Watching movies growing up, all I could think was “Man, I’m glad I don’t have one of those!”  I’d hate to have to make her run away screaming like the “almost” stepmother, Vicky Robinson in The Parent Trap (1961).  Boy, that Vicky sure could make you wanna pop her in her freshly made up kisser!  “Oh yes! Don’t say anything about that dear, sweet, precious Vicky! That plus-faced child bride and her electric hips!” See I told you, movie quotes.  That Maggie tickles me.  At the end of it all, Mom and Dad get back together and they all live happily ever after.  However, if Vicky had thought less about herself and more about Susan and Sharon she could have held onto Mitch a little longer.  On a side note, how amazing is Hayley Mills?  Am I right?  “Mindy, it’s a movie.”  I know.  I know.  So many films can latch onto your heart.  Make you feel something.  That’s what it’s supposed to do.

After becoming a stepparent and watching all of these films with characters we love to hate, I couldnt help but wonder where had all the good women gone.  Is there not a woman who could come barreling in after the death of a mother and NOT try to torture that poor womans’ child(ren)?  Did everyone in Hollywood have a horrible childhood with an evil woman.  Well ya don’t have to take it out on the rest of us!  Making kids think their stepmoms will try to poison them or lock them in an attic or ship them off to boarding school.  Boarding school?  Is that a convincing threat?  I’ll keep that one in my back pocket.  😉

Don’t get me wrong.  I know that some of you might have gotten a bad seed from a rotten apple.  Let’s all be fair here, there are some bio moms that like to stir the pot.  Yeah, I know you’re thinking about her right now.  You wanna pop her in the kisser too, I get it.

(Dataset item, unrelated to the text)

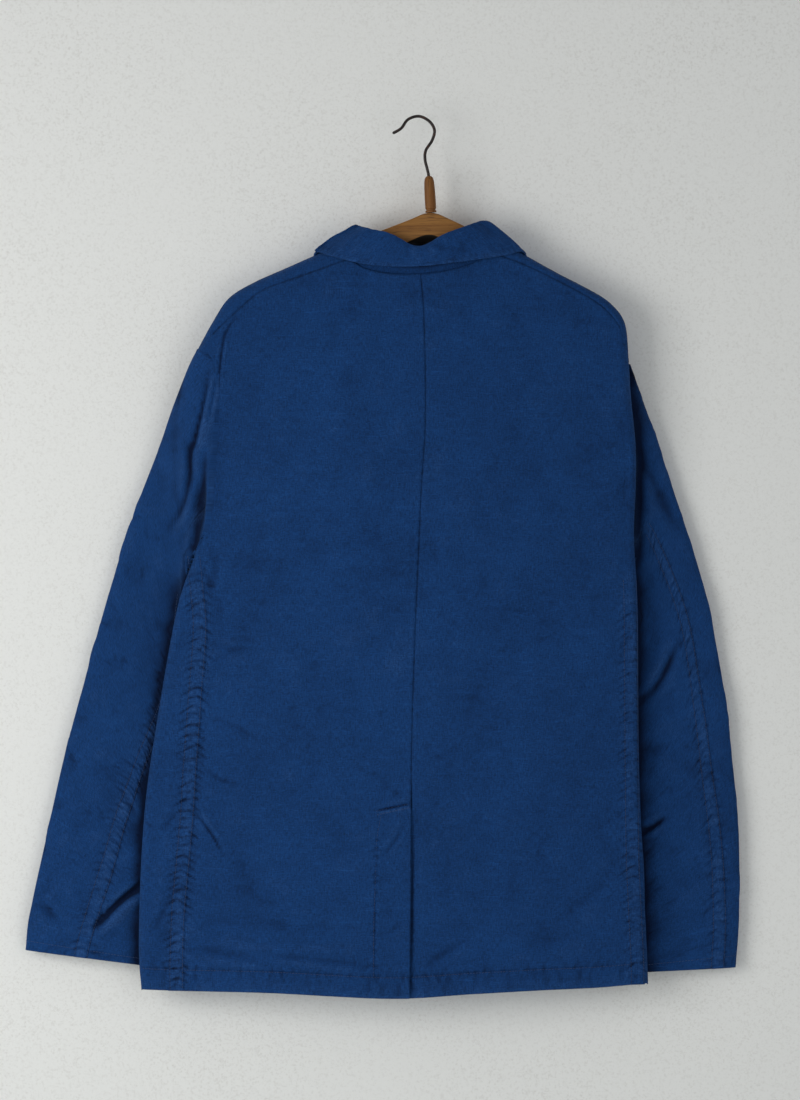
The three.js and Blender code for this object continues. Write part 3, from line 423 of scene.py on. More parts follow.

I really do.  Shes rude, disrespectful, and vindictive.  SM’s (stepmoms for future reference) she’s not trying to hurt you.  She’s trying to hurt him.  She wants him to be so worked up and cursing her under his breath.  She likes it.  She enjoys seeing him angry. Hurt.  She’ll manipulate his children.  They might love you but she wants them to grow to hate him.  You know a woman like that?  She sounds Evil, doesn’t she?  Maybe that’s what we should be seeing!  That’s an Oscar winner right there!  I’m going to write that…right now.  I’ll make sure Leonardo Dicaprio is cast as “Dad.”  I mean, someone give that dang man an Oscar!

SM, don’t feel like I’m here to single you out and tell you that the key to happiness is all on you.  Sometimes, Baby Momma is just an ugly witch with a giant mole on her face.  Be hopeful that she gets her happy ending because THAT my friend is when they can hit you with the plot twist.